Think about the range (vocally, emotionally and generically) contained within this one song, overplayed as it is. Then compare and think about Queen's entire catalogue—stuff like "We Are The Champions," "You're My Best Friend," or one of my personal favorites, "Good Old-Fashioned Lover Boy." Seriously? Not above Roy Orbison?

And, I can't even believe I'm having to do this, the case for Michael Jackson:

Michael is 14 in this performance. Could you (or almost anyone on this list, for that matter, not to be a bitch about it) sing like that in the peak of awkward adolescence? Ten years later, he put out an album many consider to be one of, if not the greatest pop album in music history. And, while this may be predictable as one of my MJ choices to those who know me, the live/combo performance is a stellar one:

Keep in mind that those seemingly ridiculous, oft-parodied high notes that he's so fond of hitting during dance sequences are, you know, in a register most human voices can only dream of. And I mean, this is just two videos with a lot of time in between—I haven't talked about "Don't Stop 'Til You Get Enough," "Beat It," or you know, any of other actual songs on Thriller. The point I'm trying to make is that this is a voice that has been able to grow up and still continue to make amazing pop along the way.

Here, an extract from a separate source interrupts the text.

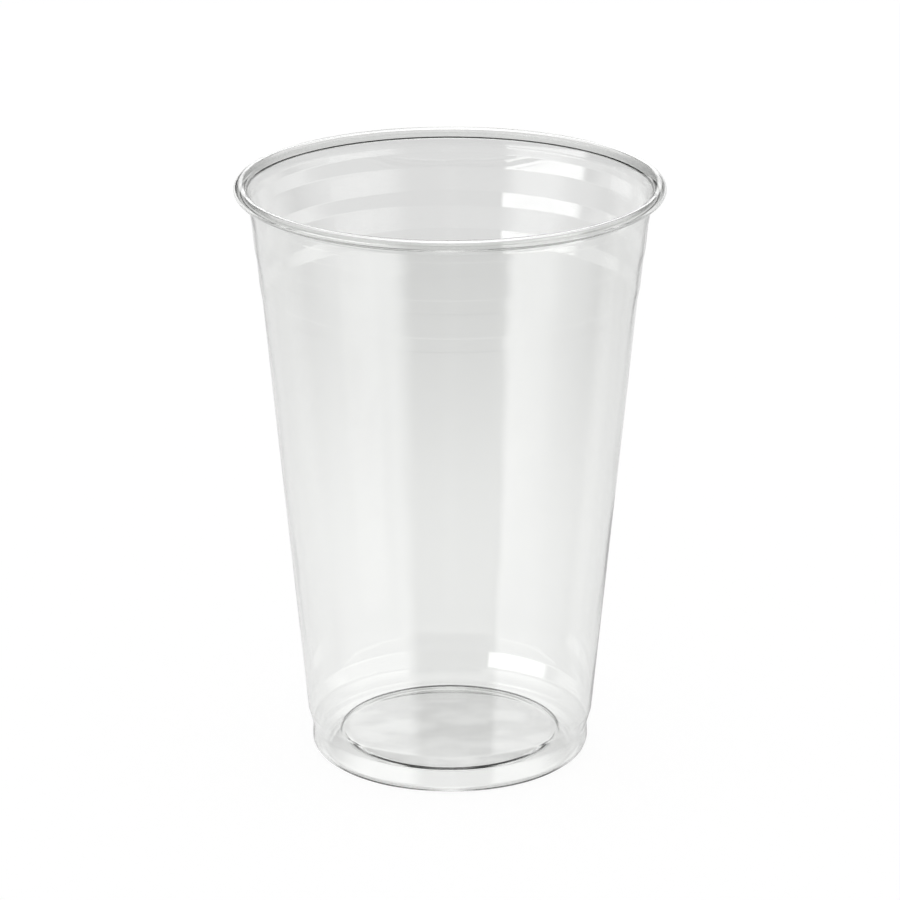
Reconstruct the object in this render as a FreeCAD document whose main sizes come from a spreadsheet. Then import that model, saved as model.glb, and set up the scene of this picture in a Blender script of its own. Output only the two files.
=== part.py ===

Okay. Seriously, that is ENOUGH from me. What do you guys think—are voices like Dylan's (or Stevie Nicks', or Tom Waits' or anyone else in the same sort of vein) to be valued alongside Aretha? How do you qualify something like a great singer? Who's missing, who's ranked too high, who's always been way too overhyped? Talk to me!

—Anna is starting with the girl in the mirror. And the gigantic gospel choir, too.

1 comment:

La Louis Bonita said...

Anna, can you please just be assigned the "list" beat for the rest of time? I would certainly appreciate it, even if I can't text you immediately with my outrage over inclusions like Stevie Nicks.

Bob Dylan actually needs to be out of the Top 50, first of all. Secondly, of ALL the female vocalists that could've made the Top 25, why Tina Turner? That's where Annie Lennox needs to be.

I could comment more, but God, all these Wheat Thins make a boy tired.